Let’s expand it to the Final Eight teams in the playoffs. The NFL is the only one that has eight divisions, with only four teams, and we see teams get into the postseason in weaker divisions. This year, it was Washington going worst-to-first in the NFC East at 9-7. But that’s just accounting. How about if we look at the number of franchises getting deeper into the postseason (which requires reaching the playoffs in baseball–and now winning the wildcard game, and winning a series in NBA/NHL).
Again, the NFL is last over each period of time. In just the last five years, over 70% of MLB/NBA/NHL franchises have participated in the postseason and been among the final eight teams alive. In the NFL, it’s just over half.
Here’s another way of putting just how imbalanced the NFL compared to the other leagues. Only two franchises that were in existence in 2001 in other leagues have failed to be among the final eight even once. Both of those in the NHL–the New York Islanders (last appearance: 1993 Conference Finals) and the Atlanta Thrashers/Winnipeg Jets, who came into existence in the 1999-2000 season.
Every franchise in MLB has participated in the final eight in the playoffs at least once in the last 15 years.
Every franchise in the NBA has participated in the final eight in the playoffs at least once in the last 15 years.
FIVE NFL teams have failed to advance that far even once in the last 15 years: Buffalo (1995), Cincinnati (1990), Cleveland (1994), Detroit (1991) and Miami (2000).
That’s more than double the total amount from all three other professional leagues combined. There are simply more sad sack cases of long-time fan misery in the NFL than in other leagues.
You can point to New England, the best franchise, as driving the inequality. They have one losing season in the last 20 years. But the NBA has the Spurs (one losing season in last 25 years) and MLB has the Yankees (no losing seasons in the last 23 years).
At the opposite end from the Browns and Lions and Bills are the sheer number of franchises that have been consistently among the best for long stretches. To wit:
- Green Bay Packers: two losing season in last 24 years
- Pittsburgh Steelers: three losing seasons in last 24 years (none with fewer than 6 wins)
- Denver Broncos: six losing seasons in the last 40 years (3 in the last 20)
- Indianapolis Colts: two losing seasons in last 17 years
- Philadelphia Eagles: three losing season in last 16 years
- Seattle Seahawks: playoff appearances in 10 of last 13 years
- Baltimore Ravens: four losing season in last 17 years
Including the New England Patriots with that group, that’s a quarter of the league membership that has had losing seasons–even in a league where a few plays can swing close games and injuries can wreck a team in the short term–in fewer than a quarter of their seasons over a substantial stretch of time.
Let’s compare how predictable it has been to take the best teams from one 5-year period and identify who will be good going forward.
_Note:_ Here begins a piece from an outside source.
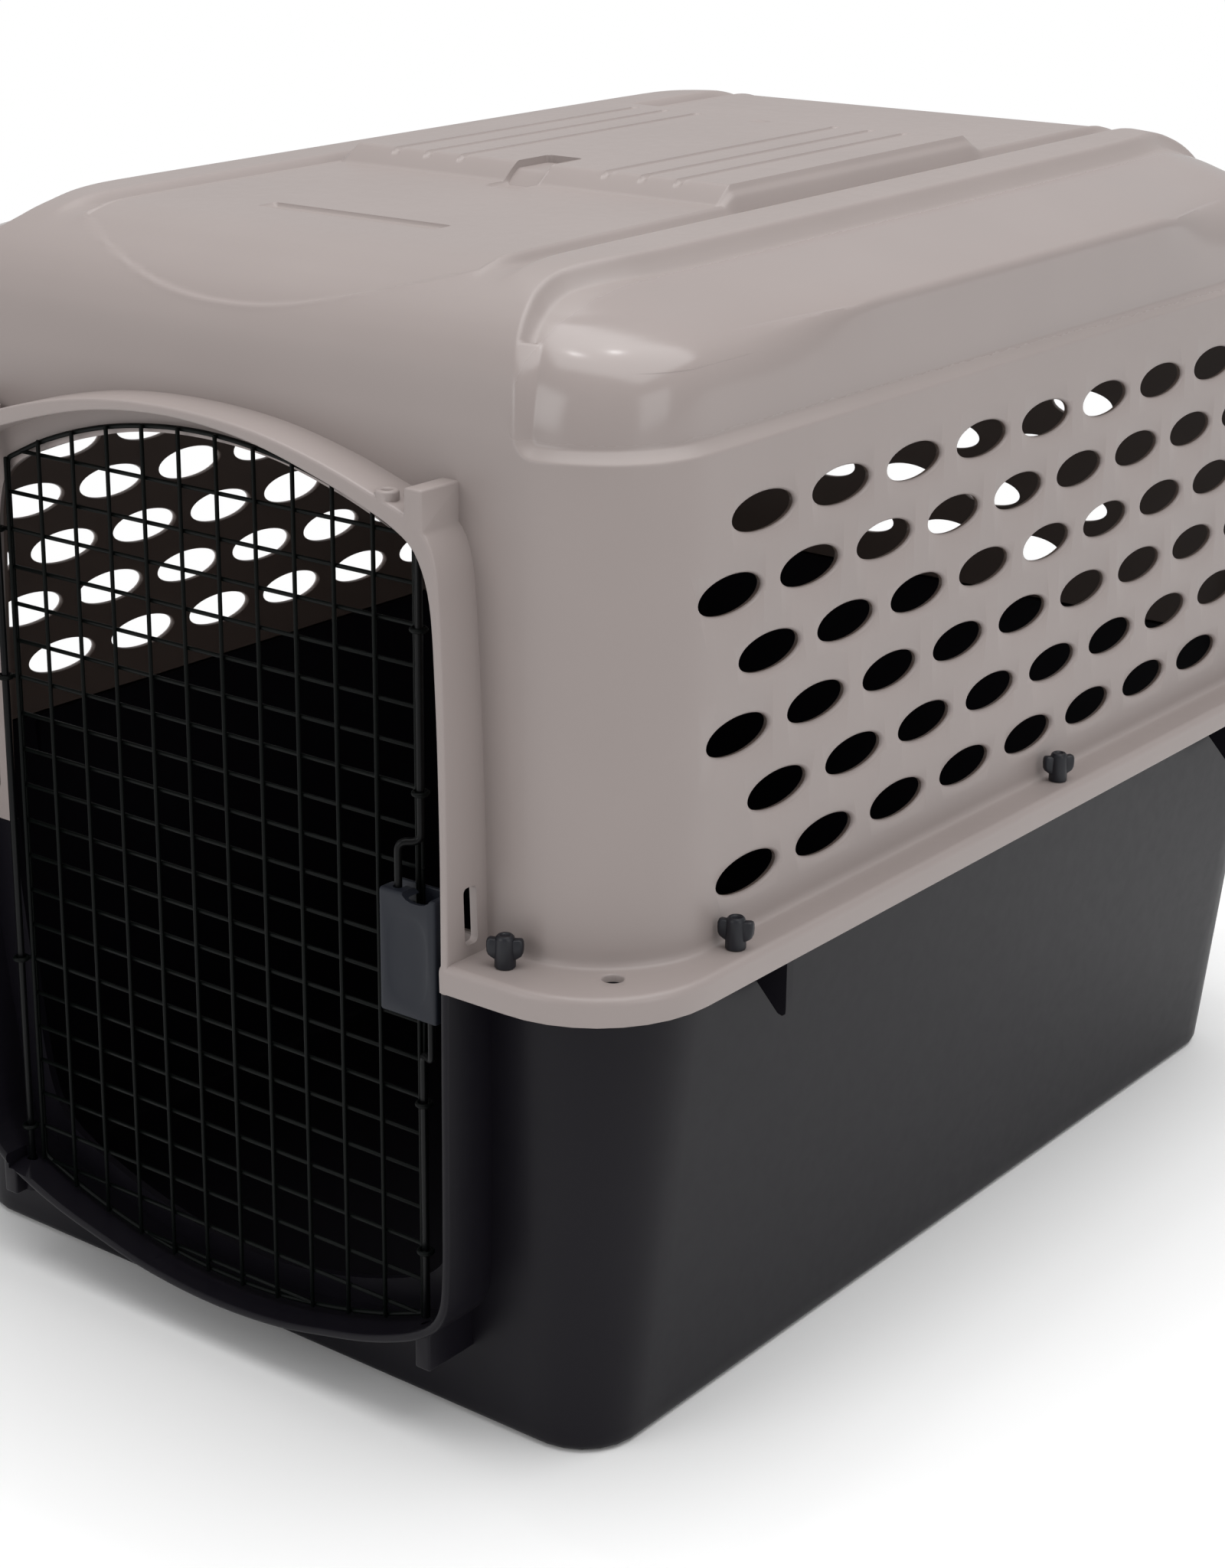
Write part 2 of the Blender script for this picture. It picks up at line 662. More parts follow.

For this, I’m going to use correlation coefficient of winning percentage for each franchise, for all the leagues. (If you recall, the closer a correlation coefficient is to zero, it represents little relationship. If it is closer to 1, it means there is a strong relationship.)
Again, the NFL has the highest correlation between past success and future success across all periods. It had a higher correlation than even MLB a decade ago, when MLB had a very real (and strongly perceived) competitiveness problem with some franchises having no chance. Recently, though, as the revenue-sharing models have been tweaked and had time to take effect, there is little relationship between past success and predicting the future.
For fun, I also looked to see if you could have predicted the future 10 years in advance, if you went back in time. In MLB, the NBA, and NHL, there is no correlation between who was good a decade or more ago, and who is good today. There is a +0.33 correlation coefficient for the NFL, indicating some tendency for the good to stay good and the bad to stay bad.
This may come as a shock. The NFL has a harder salary cap compared to say MLB. Careers can be shorter and injuries are a big factor. But the institutional ability (or incompetence of some owners) seems to perpetuate more in the NFL.
It’s fair to wonder if the NFL will ever have as much parity as the other leagues.